Social movements identify and discover new forms of knowledge, they produce knowledge and generate alternative epistemologies. Social movements popularize knowledge and challenge hegemonic structures through subversive “counter-knowledge”. They use and criticize scientific expertise and generate new scientific trends – in short: knowledge is of central importance for the constitution, self-understanding, political agitation and the effects of social movements.

A group of scientists from history, sociology, ethnology, law, media studies and political science at the University of Konstanz deal with questions about forms of knowledge in social movements. Following a successful interdisciplinary workshop in October 2019 we plan to institutionalize a third-party funded research group.

The aim is to understand the creation and formation of movement knowledge, the circulation, communication and dissemination, as well as the effects and reception of mobilized “counter-knowledge”. The understanding of social movements as cultures of knowledge is based on the existence of various cognitive technologies that construct knowledge in multiple ways, produce cultures as forms of knowledge with symbolic-expressive components and challenge dominant knowledge regimes.

Further Information

COMFAS - Call for Papers

Radicalization to Violence: Paramilitarism in Fascism and the Radical Right
Sixth Convention of the International Association for Comparative Fascist Studies (ComFas), Vienna

6-8 October 2023

Paramilitarism is routinely singled out as a main feature of fascist and radical right movements; however, its origins, main features, and impact have not been systematically scrutinized. Against this background, the sixth ComFas Convention aims to bring together researchers from different disciplinary fields, geographical areas, and research traditions and to engage them in a scholarly debate on paramilitarism and radicalization to violence within the field of radical right, fascist, and neo-fascist movements and regimes.

Conference participation is free for COMFAS members (see Membership Policy and application form at www.comfas.org). For non-members, a participation fee of € 75 applies. Conference participants will be invited to submit revised versions of their papers for publication in an edited volume and in Fascism: Journal of Comparative Fascist Studies.

Political Ecology

Political ecology is, according to Robbins, a field that critically interrogates the nature–society relations, particularly looking at the power relations that intersect and affect the access to natural resources, in order to reveal disparities and injustices in the distribution of costs and benefits.

Against this background, we want to explore the mutual relationships among political, economic and social acting; discourses and imaginaries of the natural environment; and environmental transformations in the 19th and 20th century. By addressing diverse relations that shaped the biophysical environment and ecosystems on a global scale, we intend to connect research projects that address environmental knowledge as a politically contested field in global, imperial and (post) colonial studies.

Invitation for online-participation

Transforming Infrastructure – Cultural Perspectives

Dr.
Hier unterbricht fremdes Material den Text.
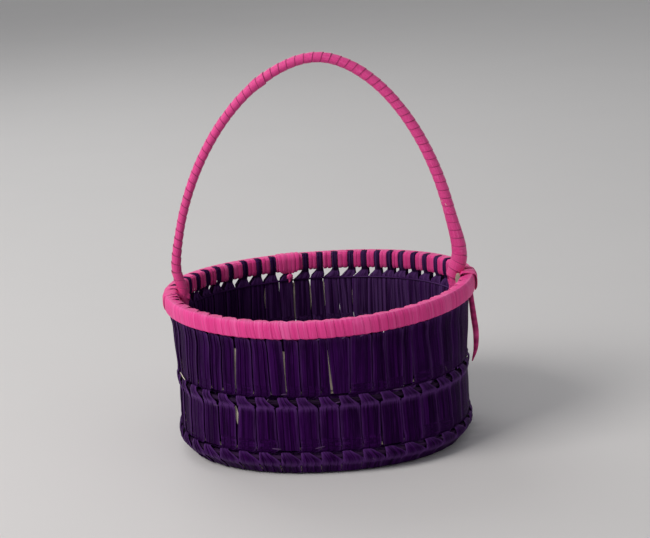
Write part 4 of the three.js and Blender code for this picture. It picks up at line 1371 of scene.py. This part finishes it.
class BASKET_OT_lashings(BasketPiece, bpy.types.Operator):
    """Ties both feet of the handle to the rim and hangs the rolled tip of the right lashing"""

    bl_idname = "basket.lashings"
    bl_label = "Lashings"

    def make(self, context):
        left = MeshParts()
        points = lash_points(RIM_AROUND / 2, -RIM_LENGTH / 2 - LEFT_FOOT_X, 3.0, 0.0)
        left.leaf(laid_rows(points, 1.8, flat_nature(0.15, 0.0, 31.0)), LASHING_LEAF, -1, 1.6, 0.3)
        self.turns(left, RIM_AROUND / 2, ((2.2, 1.6), (5.4, 2.2), (-1.8, -1.4), (8.4, 2.6)))
        left.build(context, "lashing_leaf_left", "leaf_pink", "lashing_left")

        right = MeshParts()
        points = lash_points(0.0, RIGHT_FOOT_X - RIM_LENGTH / 2, 3.2, 1.0)
        right.leaf(laid_rows(points, 1.8, flat_nature(0.15, 0.0, 37.0)), LASHING_LEAF, -1, 1.6, 0.3)
        self.turns(right, 0.0, ((-3.2, -2.4), (-0.2, -1.8), (3.0, 1.6), (-6.2, -2.6)), 1.0)
        self.rolled_tip(right)
        right.build(context, "lashing_leaf_right", "leaf_pink", "lashing_right")
        self.packing(context)

    def turns(self, parts, end, places, bulge=0.0):
        """Slanting turns over the rim whose ends are tucked in behind the leg"""
        for number, (way, lean) in enumerate(places):
            points = placed(end, over_rim(way, lean, RIM_OUTSIDE + 1.0 + bulge + 0.35 * (number % 2)))
            leaf = flat_nature(0.2, 0.1, 71.0 + 3 * number)
            parts.leaf(laid_rows(points, 1.75, leaf), LASHING_LEAF, -1, 1.4, 0.45)

    def rolled_tip(self, parts):
        """A leaf rolled into a slim cone that hangs outside the rim's right end"""
        way = -0.5 * UPPER_PITCH
        normal, side = wall_axes(way)
        outside = RIM_OUTSIDE + 0.7 + SEAT
        shape = np.array([
            [-0.06, -3.2, 0.0, 1.4],
            [0.16, -2.6, 0.2, 1.8],
            [0.42, -1.5, 0.6, 2.0],
            [0.68, -0.4, 1.2, 2.0],
            [0.94, -0.9, 2.6, 1.5],
            [1.13, -3.2, 3.6, 0.5],
        ])
        rows = np.zeros((len(shape), ROW_LENGTH))
        for i, (part, away, forward, radius) in enumerate(shape):
            at = wall_place(way, outside + away, RIM_BOTTOM - SEAT) - side * forward
            rows[i, :3] = rows[i, 3:6] = at - np.array([0, 0, TIP_LENGTH * part])
            rows[i, CROWN] = radius
        path = smooth_rows(rows, 1.5)
        centre, radius = path[:, :3], path[:, CROWN]
        turn = np.linspace(0, 2.3 * math.pi, 22)
        outer = 1 - 0.22 * (1 - turn / turn[-1])
        section = np.concatenate([np.stack([turn, outer], -1), np.stack([turn, outer - 0.16], -1)[::-1]])
        twist = np.linspace(0, 0.9, len(centre))[:, None] + 2.2
        angles = section[None, :, 0] + twist
        reach = section[None, :, 1] * radius[:, None]
        rings = centre[:, None] + normal * (np.cos(angles) * reach)[..., None]
        rings = rings + side * (np.sin(angles) * reach)[..., None]
        along = lengths_along(centre)
        places = grain_places(section[None, :, 0] * 1.6, along, 41.0)
        # Painted shade over the rolled tip, with lighter edges, banding along it and a light band about 30
        # mm along
        edges = np.isin(np.arange(len(section)), (0, 21, 22, 43))
        tones = np.where(edges, 0.25, -0.45)[None, :] * np.ones((len(centre), 1))
        tones = tones - 0.25 * np.sin(along * 1.3)[:, None] + 0.9 * (np.abs(along - 30.0) < 1.6)[:, None]
        parts.loft(rings, places, tones)

    def packing(self, context):
        """A natural splint wedged beside the right foot"""
        way = -(HANDLE_THICK / 2 + SEAT + 0.8)
        normal, side = wall_axes(way)
        rows = []
        for z, half, drift in ((92.0, 1.3, 0.0), (94.8, 1.6, 0.0), (97.5, 1.6, -0.2), (99.6, 0.9, -0.3)):
            at = wall_place(way, LEG_FACE - 0.6, z) + side * (drift - 1.0)
            rows.append(edge_row(at - normal * half, at + normal * half, flat_nature(0.1, 0.0, 43.0), 0.2))
        parts = MeshParts()
        parts.leaf(rows, 1.2, 1, 1.5, 0.2)
        parts.build(context, "packing_splint_leaf", "leaf_natural", "packing_splint")


class BASKET_OT_rim_patch(BasketPiece, bpy.types.Operator):
    """Lays the broad frayed strip over the back of the rim and ties its knot"""

    bl_idname = "basket.rim_patch"
    bl_label = "Rim Patch"

    def make(self, context):
        way = PATCH_STITCH * UPPER_PITCH
        parts = MeshParts()
        edges = ((-7.4, -4.4), (-4.5, -1.9), (-2.0, 1.6), (1.5, 4.7), (4.6, 7.5))
        for number, (left, right) in enumerate(edges):
            leaf = flat_nature(0.2, 0.18 * stray(131, number), 47.0 + 9 * number)
            lift = 0.12 * (number % 2)
            drop = 0.7 * stray(132, number)
            shape = (
                (1.0, 2.2, RIM_TOP - 0.1 + lift, 0.2),
                (1.0, -3.6, RIM_TOP + 0.1 + lift, 0.0),
                (1.0, LEG_FACE - lift + 0.2, RIM_TOP - 1.2, 0.0),
                (0.98, LEG_FACE - lift - 0.2, 94.1, 0.0),
                (0.92, LEG_FACE - lift, RIM_BOTTOM + 1.2 + drop, 0.0),
                (0.7, LEG_FACE + 0.6, RIM_BOTTOM - 0.2 + drop, 0.3),
            )
            rows = []
            for part, away, z, tone in shape:
                rows.append(wall_row(way + left * part, way + right * part, away, z, leaf, tone))
            parts.leaf(rows, LASHING_LEAF, 1, 1.8, 0.45)
        self.knot(parts, way)
        parts.build(context, "rim_patch_leaf", "leaf_pink", "rim_patch")

    def knot(self, parts, way):
        """Two crossing turns and a short tail below the patch"""
        normal, side = wall_axes(way)
        centre = wall_place(way, LEG_FACE - 0.4, RIM_BOTTOM - 3.0)
        for number, tilt in enumerate((0.5, -0.6)):
            angles = np.linspace(0, 2 * math.pi, 17)[:-1]
            bar = unit(side * math.cos(tilt) + UP * math.sin(tilt))
            rise = np.cross(normal, bar)
            at = centre + np.outer(np.cos(angles), rise) * 1.7 - np.outer(np.sin(angles), normal) * 0.75
            parts.rod(at, bar, unit(at - centre), 1.5, 0.42, 8, 61 + number, True)
        tail = np.linspace(0, 1, 7)[:, None]
        at = centre + np.array([0, 0, -1.0]) * (1.0 + 2.6 * tail) + side * (0.8 * tail**2)
        half = (1.4 - 1.1 * tail[:, 0]) * 0.9
        leaf = flat_nature(0.1, 0.0, 67.0)
        rows = [edge_row(p - side * h, p + side * h, leaf, 0.2) for p, h in zip(at, half)]
        parts.leaf(rows, 0.5, 1, 2.0, 0.4)


class BASKET_OT_stage(bpy.types.Operator):
    """Adds the pale floor, the soft lamps and the camera"""

    bl_idname = "basket.stage"
    bl_label = "Stage"
    bl_options = {"REGISTER", "UNDO"}

    def execute(self, context):
        colours = context.scene.basket_colours
        self.floor(context, tuple(colours.floor))
        self.world(context)
        self.lamp(context, "key_lamp", (-1.2, -0.72, 1.25), 0.9, 22.0, (1.0, 0.97, 0.95))
        self.lamp(context, "fill_lamp", (1.25, -0.9, 0.75), 1.1, 0.6, (0.95, 0.95, 1.0))
        self.lamp(context, "back_lamp", (-0.5, 1.1, 1.2), 0.9, 5.0, (1.0, 1.0, 1.0))
        self.camera(context)
        context.scene.view_settings.view_transform = "Standard"
        return {"FINISHED"}

    def floor(self, context, colour):
        mesh = bpy.data.meshes.new("studio_floor")
        reach = 6.0
        corners = [(-reach, -reach, 0), (reach, -reach, 0), (reach, reach, 0), (-reach, reach, 0)]
        mesh.from_pydata(corners, [], [(0, 1, 2, 3)])
        mesh.materials.append(stage_finish("studio_floor_matt", colour))
        floor = bpy.data.objects.new("studio_floor", mesh)
        context.scene.collection.objects.link(floor)

    def world(self, context):
        """Soft even light; the backdrop seen by the camera and in glossy leaf is pale"""
        world = bpy.data.worlds.new("studio_air")
        context.scene.world = world
        world.use_nodes = True
        tree = world.node_tree
        tree.nodes.clear()
        light = wire(tree, "ShaderNodeBackground", {"Color": (0.95, 0.96, 1.0, 1), "Strength": 0.30})
        seen = wire(tree, "ShaderNodeBackground", {"Color": (0.80, 0.79, 0.78, 1), "Strength": 1.0})
        path = wire(tree, "ShaderNodeLightPath")
        shown = path.outputs["Is Camera Ray"]
        for ray in ("Is Glossy Ray", "Is Transmission Ray"):
            shown = maths(tree, "MAXIMUM", shown, path.outputs[ray])
        both = wire(tree, "ShaderNodeMixShader", {0: shown, 1: light.outputs[0], 2: seen.outputs[0]})
        wire(tree, "ShaderNodeOutputWorld", {"Surface": both.outputs[0]})

    def lamp(self, context, name, place, size, power, colour):
        data = bpy.data.lights.new(name, "AREA")
        data.shape = "SQUARE"
        data.size = size
        data.energy = power
        data.color = colour
        lamp = bpy.data.objects.new(name, data)
        lamp.location = place
        aim = Vector((0.0, 0.0, 0.09)) - Vector(place)
        lamp.rotation_euler = aim.to_track_quat("-Z", "Y").to_euler()
        context.scene.collection.objects.link(lamp)

    def camera(self, context):
        """Stands in front and a little above, rolled as the photograph is"""
        elevation, roll = math.radians(CAMERA_ABOVE), math.radians(CAMERA_ROLL)
        back = Vector((0.0, -math.cos(elevation), math.sin(elevation)))
        right = Vector((1.0, 0.0, 0.0))
        up = back.cross(right)
        turned = right * math.cos(roll) + up * math.sin(roll)
        upright = up * math.cos(roll) - right * math.sin(roll)
        eye = Vector(CAMERA_AIM) + back * CAMERA_AWAY
        data = bpy.data.cameras.new("front_camera")
        data.sensor_width = SENSOR_WIDTH
        data.lens = FOCAL_LENGTH * SENSOR_WIDTH / PICTURE_WIDTH
        data.clip_end = 50.0
        camera = bpy.data.objects.new("front_camera", data)
        axes = Matrix((turned, upright, back)).transposed().to_4x4()
        camera.matrix_world = Matrix.Translation(eye) @ axes
        context.scene.collection.objects.link(camera)
        context.scene.camera = camera


class BASKET_PT_panel(bpy.types.Panel):
    """Lists the basket's sizes, colours and building steps"""

    bl_label = "Palm Leaf Basket"
    bl_idname = "BASKET_PT_panel"
    bl_space_type = "VIEW_3D"
    bl_region_type = "UI"
    bl_category = "Basket"

    def draw(self, context):
        layout = self.layout
        layout.use_property_split = True
        scene = context.scene
        for heading, group in (("Sizes", scene.basket_sizes), ("Colours", scene.basket_colours)):
            box = layout.box()
            box.label(text=heading)
            for name in group.__annotations__:
                box.prop(group, name)
        column = layout.column(align=True)
        for step in STEPS:
            column.operator(step.bl_idname)


STEPS = (
    BASKET_OT_hoops,
    BASKET_OT_upper_wall,
    BASKET_OT_lower_wall,
    BASKET_OT_base,
    BASKET_OT_stakes,
    BASKET_OT_leaf_ends,
    BASKET_OT_rim_binding,
    BASKET_OT_handle,
    BASKET_OT_lashings,
    BASKET_OT_rim_patch,
    BASKET_OT_stage,
)
CLASSES = (BasketSizes, BasketColours, *STEPS, BASKET_PT_panel)


def register():
    for cls in CLASSES:
        bpy.utils.register_class(cls)
    bpy.types.Scene.basket_sizes = bpy.props.PointerProperty(type=BasketSizes)
    bpy.types.Scene.basket_colours = bpy.props.PointerProperty(type=BasketColours)


def unregister():
    del bpy.types.Scene.basket_colours
    del bpy.types.Scene.basket_sizes
    for cls in reversed(CLASSES):
        bpy.utils.unregister_class(cls)


def main():
    """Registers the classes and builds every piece"""
    register()
    for step in STEPS:
        group, name = step.bl_idname.split(".")
        getattr(getattr(bpy.ops, group), name)()


if __name__ == "__main__":
    main()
Nikolai Wehrs

Elitenherrschaft im Zeitalter der Massendemokratie - die Rolle des Civil Service in der politischen Kultur Großbritanniens im 20.Jahrhundert

Das Projekt untersucht die Rolle des britischen Home Civil Service für die politische Kultur in Großbritannien im Laufe des 20. Jahrhunderts und fragt anhand dessen nach dem Wandel und der Kontinuität von Einflussnahme professionalisierter Verwaltungseliten auf politische Willensbildungs- und Entscheidungsprozesse unter den Bedingungen der seit dem Ersten Weltkrieg zunehmend egalitär und partizipativ organisierten westlich-liberalen Demokratien. Dabei fokussiert sich die Untersuchung innerhalb des Civil Service auf die Administrative Grades, d.i. die höhere Ministerialbürokratie an der Spitze der Departments der britischen Regierung ("Whitehall").

Als permanenter Verwaltungsdienst sind der Civil Service und seine "unelected officials" formal zu parteipolitischer Neutralität verpflichtet und haben sich auf eine strikt sachneutrale Beratung der jeweils amtierenden Regierung ("the government of the day") zu beschränken. Tatsächlich jedoch wird dem Civil Service traditionell ein sehr hoher Einfluss auf das politische Handeln der Regierungen nachgesagt. Schließlich haben seine langjährigen Spitzenbeamten gegenüber ihren häufig wechselnden Ministern unweigerlich einen meist uneinholbaren Erfahrungsvorsprung. Das Projekt untersucht die Formen und die Auswirkungen des politischen Einflusses des Civil Service. Darüberhinaus analysiert es die politische Rolle der Ministerialbürokratie im Kontext des korporativen Selbstverständnisses des Civil Service. Bis in das späte 20. Jahrhundert prägte den Civil Service ein spezifisches Standesbewusstsein, das sowohl in einer bildungselitäre Rekrutierungspraxis als auch in einer besonderen Nahebeziehung zur britischen Krone wurzelte. Zugleich sind die elitäre Sozialstruktur und die politische Rolle des Civil Service in Großbritannien immer wieder Gegenstand öffentlicher Kontroversen gewesen. Forderungen nach einer Reform des Civil Service beschäftigen Premierminister von Churchill bis Blair ebenso wie Literaten (C.P. Snow) und TV-Satiriker ("Yes Minister"). Mit der Untersuchung dieser öffentlichen Debatten fragt das Projekt schließlich auch nach Kontinuität und Wandel im Verständnis von Staatlichkeit und "government" im Zeitalter der Massendemokratie.